Monitoring Issue
Incident Report for PagerDuty
Postmortem

Summary

PagerDuty experienced an incident starting as early as Friday, January 27th, 17:18 UTC and ending on Monday, January 30th, 19:46 UTC, that resulted in customers losing UI and API access to their Response Plays. This affected both the US and EU Service Regions. Fewer than 1% of accounts were affected. No other functionality within the application was affected.

 

What Happened

A code change was deployed to our production environments on January 27th at 17:18 UTC to upgrade a subset of accounts from using the Response Plays feature to its upcoming replacement, Incident Workflows. We inadvertently applied this change to a wider range of customer accounts than intended. We received a customer report that they were unable to access Response Plays and promptly kicked off an investigation. We kicked off a major incident call on January 30th at 18:33 UTC.
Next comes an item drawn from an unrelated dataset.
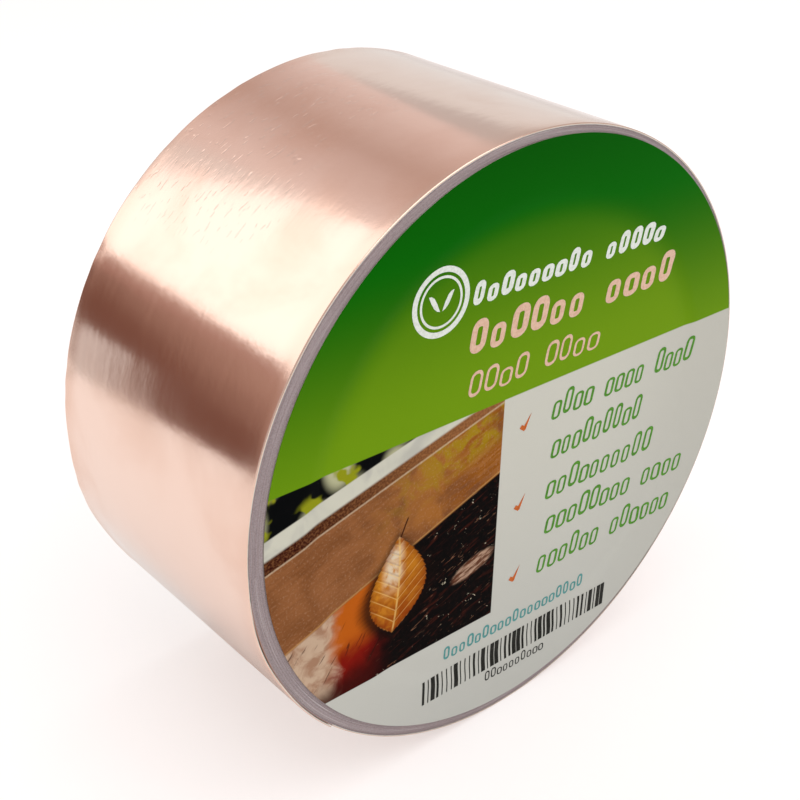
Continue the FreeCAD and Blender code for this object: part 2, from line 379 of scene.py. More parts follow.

Our engineers reverted the code change and then were able to reverse the upgrade on the affected accounts. We achieved full remediation by 19:46 UTC that day. Affected US accounts had their API access restored at 18:38 UTC and UI access restored at 19:37 UTC. Affected EU accounts had their API access restored at 18:52 UTC and UI access restored at 19:42 UTC. We initially believed that Response Plays were affected starting on January 30, at 5:27 UTC. Over the course of our investigation we discovered that the impact would have begun later on January 30th, at 17:18 UTC.

 

What Are We Doing About This

Following the incident, we conducted a thorough incident review which identified a series of events which contributed to this failure. Our engineering teams have worked diligently to address these findings and ensure that we are protected from such incidents going forward. The corrective actions included the following:

  • Additional documentation and guard rails around the code that will be used to upgrade the Response Plays feature.
  • Redesigning the Response Plays upgrade flow to account for edge cases.
  • Improvements to our feature rollout practices.

 

We sincerely apologize for the interruptions with Response Plays and any impact this incident had on you and your teams. As always, we stand by our commitment to providing the most reliable and resilient platform in the industry. If you have any questions, please reach out to support@pagerduty.com.

Posted Feb 06, 2023 - 22:39 UTC

Resolved
We have resolved an incident where a small number of PagerDuty customers in both the US and EU service regions experienced issues with inability to access Response Plays. The incident is now resolved, and there is no ongoing impact to customers. Please reach out to support@pagerduty.com if you have any concerns.
Posted Jan 30, 2023 - 19:46 UTC
Update
We have a partial restoration and are in process of completing restoration for all customers.
We will continue to update progress here.
Posted Jan 30, 2023 - 19:34 UTC
Monitoring
We have identified and are actively resolving an incident where a small number of PagerDuty customers in both the US and EU service region experienced issues with inability to access Response Play functionality starting 5:27 UTC Friday. The incident is currently in the process of resolution and we will update here in 15 minutes.
Posted Jan 30, 2023 - 19:17 UTC
This incident affected: REST API (REST API (US), REST API (EU)), Web Application (Web Application (US), Web Application (EU)), Mobile Application (Mobile Application (US), Mobile Application (EU)), and Change Events (Change Events (US), Change Events (EU)).